I was in a bit of a reading funk when The White Queen arrived; for over a week I had been struggling to read due to illness, and even after recovering things just did not quite click. But when I opened up the first pages of The White Queen to take a peek I found I had to keep going, and really did not put it down until I turned the last page.

Why? The first thing that captured me was the voice. Told in first person present, Elizabeth Woodville presents her tale - spanning two decades - with force and heart, and showing off the depths of her character as well. As Gregory writes her, Woodville is a woman who knows what she wants/needs, and what she must do to make it happen, whether it's standing by the road and begging a king for the return of her lands for her sons, to making that same king her husband, and doing the best for her children before and by him. Some of the ways she goes about this does not make her the most likable of characters (especially as the years pass and she ages), it still makes her a fascinating one to read as she cuts her way through everything in her path.
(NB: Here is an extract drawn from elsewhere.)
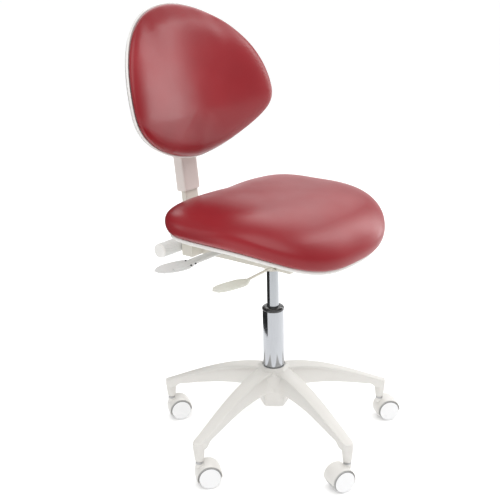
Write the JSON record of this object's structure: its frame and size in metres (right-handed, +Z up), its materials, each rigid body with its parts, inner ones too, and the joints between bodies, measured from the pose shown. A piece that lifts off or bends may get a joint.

One thing that did stand out for me is use (possibly?) of magic in The White Queen. For those unfamiliar, Elizabeth's family claimed descent from Melusine, and the charge of witchcraft is laid against Elizabeth and her mother. Gregory spends a great deal of time devoted to this, and even now I'm not quite sure what to think of it. I was not expecting it when I opened the book, so when talk began of witchcraft and being descended from goddesses I didn't really know what to think. Even now I find myself considering the ambiguity with which it was written, and it's been a while since I actually read The White Queen. While the elements of magic did make for a somewhat awkward surprise ("what's the fantasy doing in my straight-up historical?"), once I accepted the fact that these characters believed in it, at the very least, the story became enjoyable again.

Despite a few stumbles in the appearance of witchcraft and my own unfamiliarity with the time period, The White Queen was a captivating read with a fantastic voice and a stand-out cast of real-life (if fictionalised) characters. The Red Queen, the second book in The Cousins' War, is out August.